Orcírio gritou ao Horácio:
- Olhe lá naqueles cerrados é capaz deles querer se entrincheirar, mas vocês não deixem! Do jeito que vão vocês metem em cima e deixem aquele por minha conta. (...)
Selvino balanceava o Povoeiro ao lado da cerca para evitar ser atingido e atirava com o fuzil de canhota, na expectativa de ferir alguém da captura, fato que lhe daria tempo para a fuga.
Desistiu de atirar e puxou o alicate cortador de arame da presilha da guaiaca e se inclinou em cima do Povoeiro para atorar o primeiro fio do alambrado.
Sentiu a forte pancada da bala acima do rim esquerdo, sentiu o chumbo quente em sua trajetória mortal rasgando o interior do estômago e escapulir por baixo da axila direita. Com o golpe da bala do fuzil escorregou da montaria e bateu o rosto no mourão, cambeleou e caiu. O Antônio Paim e o Bica Braga rapidamente arrastaram-no para mais perto do mourão da cerca, para protegê-lo de outro tiro.
- Ajudem-me ... segurem-me... - pediu ao Trovão, que perplexo o fitava incrédulo.
A Raída, entendendo que o seu homem queria brigar e tomada de uma raiva surda, num movimento brusco escorou-se no mourão e abraçou-se por detrás de Selvino e o soergueu, foi quando puxou e levou o quarenta-e-quatro na mira. Sua mão já não empunhava com tanta firmeza a coronha do revólver, mas a determinação era grande.
Do outro lado do brejo um deles mirava com o fuzil. Certamente fora aquele que o acertara. O Selvino mirou na altura do seu rosto e atirou. Viu o tipo sentar junto com o estampido do quarenta-e-quatro, acertou. Do outro lado o Horácio descia lentamente para o chão, baleado na testa.¹
A MORTE NO DIA SEGUINTE - Perseguido pelo exército, polícia e capturas, alvejado no dia anterior, em troca de tiros com a captura chefiada por Orcírio
dos Santos, morre, no dia 20 de maio de 1939, Silvino Jacques, que por uma década atuou
na fronteira Brasil-Paraguai e no Pantanal.
O presidente Getúlio Vargas, de quem Silvino Jacques foi aliado na Revolução de 1932, recebeu do interventor federal em Mato Grosso, Julio Müller, a comunicação oficial de sua morte:
"Tenho a honra de comunicar a v. excia. que acabo de receber do delegado especial no sul do Estado os seguintes telegramas: "Comunico-vos Orcírio Santos, fazendo ontem reconhecimento do local do combate do dia 19, encontrou o cadáver de Silvino Jacques, uma periri, dois mosquetões, munição Mauser e cinco cavalos arriados.

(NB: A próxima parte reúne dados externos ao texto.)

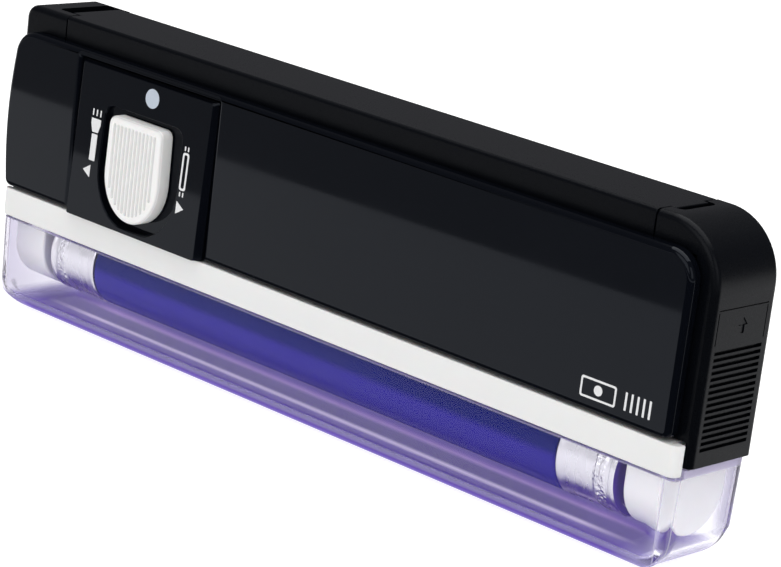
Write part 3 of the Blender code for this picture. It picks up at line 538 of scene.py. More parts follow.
def copper_winding():
    n = Nodes("Enamelled copper winding")
    wave = n.add("ShaderNodeTexWave", Scale=1400.0, Distortion=0.6, Detail=2.0)
    wave.bands_direction = "Z"
    n.put(wave.inputs["Vector"], n.place)
    n.set(
        Base_Color=n.blend(wave.outputs["Fac"], (0.22, 0.07, 0.025), (0.72, 0.30, 0.12)),
        Roughness=n.between(wave.outputs["Fac"], 0.45, 0.25),
        Normal=n.bump(wave.outputs["Fac"], 0.7, 0.1 * MM),
        Metallic=0.8,
    )
    return n.material


def cell_jacket():
    """A dark foil jacket, for a battery cell or a capacitor can."""
    n = Nodes("Cell jacket")
    fine = n.noise(900, 3)
    n.set(
        Base_Color=n.blend(fine, (0.045, 0.048, 0.056), (0.062, 0.066, 0.078)),
        Roughness=n.between(fine, 0.24, 0.36),
        Normal=n.bump(fine, 0.05, 0.02 * MM),
        Metallic=0.55,
    )
    return n.material


def board_laminate():
    n = Nodes("Board laminate")
    tracks = n.noise(420, 1)
    lines = n.between(tracks, 0.0, 1.0, 0.49, 0.51)
    n.set(
        Base_Color=n.blend(lines, (0.010, 0.085, 0.035), (0.022, 0.130, 0.055)),
        Roughness=n.between(lines, 0.42, 0.30),
        Normal=n.bump(lines, 0.3, 0.04 * MM),
    )
    return n.material


def print_ink(name, colour):
    n = Nodes(name)
    fine = n.noise(5000, 2)
    n.set(
        Base_Color=n.blend(fine, tuple(c * 0.92 for c in colour), colour),
        Roughness=n.between(fine, 0.45, 0.6),
    )
    return n.material


def floor_paper():
    n = Nodes("Pale floor")
    fibre = n.noise(60, 4)
    n.set(
        Base_Color=n.blend(fibre, (0.50, 0.50, 0.50), (0.53, 0.53, 0.53)),
        Roughness=n.between(fibre, 0.85, 0.95),
        Emission_Color=(1.0, 1.0, 1.0, 1.0),
        Emission_Strength=0.78,
        Specular_IOR_Level=0.0,
    )
    return n.material


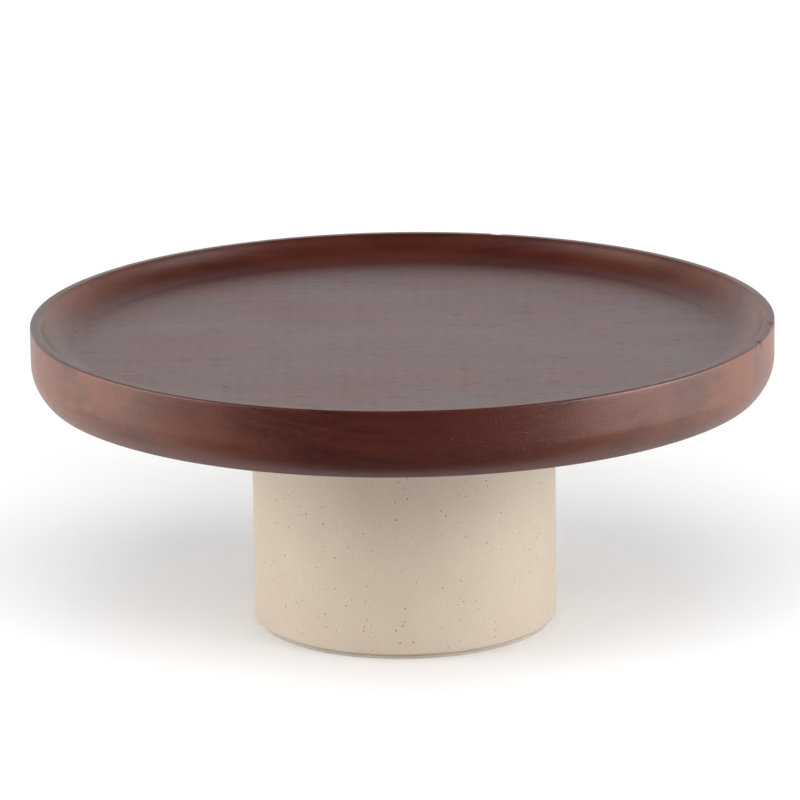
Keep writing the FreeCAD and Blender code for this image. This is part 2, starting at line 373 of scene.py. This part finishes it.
def worn(point):
    """A point of the plate moved as sanding and use leave it: slightly wavy, and chipped at the lip."""
    radius = math.hypot(point.x, point.y)
    top = cad_high.z
    out = Vector((point.x, point.y, 0)) / max(radius, 1e-9)
    wave = noise.noise(point * 28) * SANDING * min(1, radius / 0.05)
    moved = point + out * wave * 0.6
    if point.z > top - WELL_DEPTH - 1 * MM:
        moved.z += noise.noise(point * 17 + Vector((3, 5, 7))) * SANDING * 0.5
    edge = max(0.0, 1 - math.hypot(radius - cad_high.x, point.z - top) / CHIP_HEIGHT)
    for angle, length, depth in LIP_CHIPS:
        along = math.remainder(math.atan2(point.y, point.x) - math.radians(angle), 2 * math.pi)
        off = along * radius / length
        if abs(off) < 1 and edge > 0:
            bite = depth * (1 - off * off) * edge * (1 + 0.5 * noise.noise(point * 900))
            moved -= (out + Vector((0, 0, 1))) * bite * 0.7
    return moved


# The tree's centre beside each board, as (from the board's middle, below the underside).
PITHS = [
    (14 * MM, 46 * MM), (-22 * MM, 70 * MM), (9 * MM, 58 * MM), (30 * MM, 62 * MM), (-12 * MM, 50 * MM),
]
TONES = [0.505, 0.510, 0.505, 0.510, 0.505]


def add_plate():
    """The five boards of the plate: one turned blank, parted at the glue lines."""
    boxes = [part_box(name) for name in BOARDS]
    low = Vector(map(min, *(b[0] for b in boxes)))
    high = Vector(map(max, *(b[1] for b in boxes)))
    blank = turn(plate_outline(low, high), plate_angles(), worn)
    for number, (name, (front, back)) in enumerate(zip(BOARDS, boxes)):
        board = blank.copy()
        for place, outward in ((front.y, -1), (back.y, 1)):
            if abs(place) < high.y - 1 * MM:
                part_at(board, place, outward)
        side, below = PITHS[number]
        pith = ((front.y + back.y) / 2 + side, low.z - below)
        material = wood_material(name + "_wood", number + 1, pith, TONES[number])
        finish_piece(board, name + "_turned", material, PLATE_BODY, [name])
    blank.free()


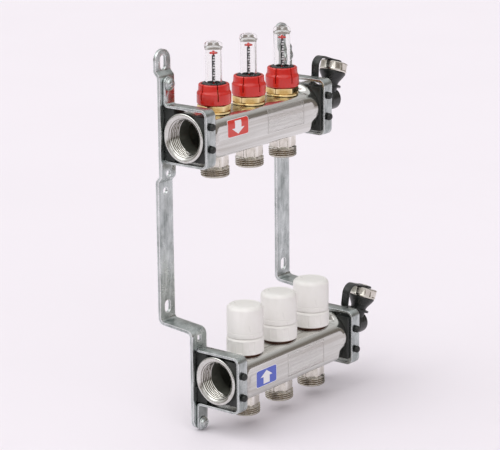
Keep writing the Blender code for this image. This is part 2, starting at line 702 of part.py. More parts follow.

Capturas Orcírio e tenente Rodrigues encontraram breve triunfo, prosseguindo campanha contra restante do bando". Outro telegrama: "O cadáver de Silvino Jacques foi encontrado numa rede, coberto de pivan, na costa do córrego Aurora, perto do local do combate, apresentando três ferimentos, nos quais tinham sido feitos curativos. Arreios e armas de Silvino seguem para Bela Vista. Determinei ida urgente do delegado de Bela Vista à sepultura de Silvino, afim de fazer exumação e reconhecimento, lavrando o competente auto. Cordiais saudações. -Manoel Bonifácio Nunes da Cunha, delegado especial no sul".
DESARMAMENTO - Segundo a imprensa da época a "campanha contra Silvino Jacques iniciou-se, virtualmente, com a nomeação do general José Pessoa para o comando da 9a. Região Militar.
Conhecedor profundo da situação de pânico da população do Estado, com as populações permanentemente ameaçadas pelo flagelo, os lares atacados, as famílias inseguras, o comandante da região estabeleceu um programa de ação. O Exército sob o seu comando entraria na paz, num serviço de guerra sem tréguas aos perturbadores da segurança pública.
De início, o comandante da 9a. Região Militar estabeleceu um programa: era necessário desarmar completamente as populações civis que, desde 1922, eram servidas de armas do próprio Exército. Nas fazendas e residências particulares existiam armamentos para várias divisões de infantaria. E o pior é que esse mesmo armamento servia como garantia dos coiteiros do grande bandido, políticos que dele se utilizavam para as suas negregadas campanhas de morticínios".²
No livro diz que Silvino não gostava dos paraguaios.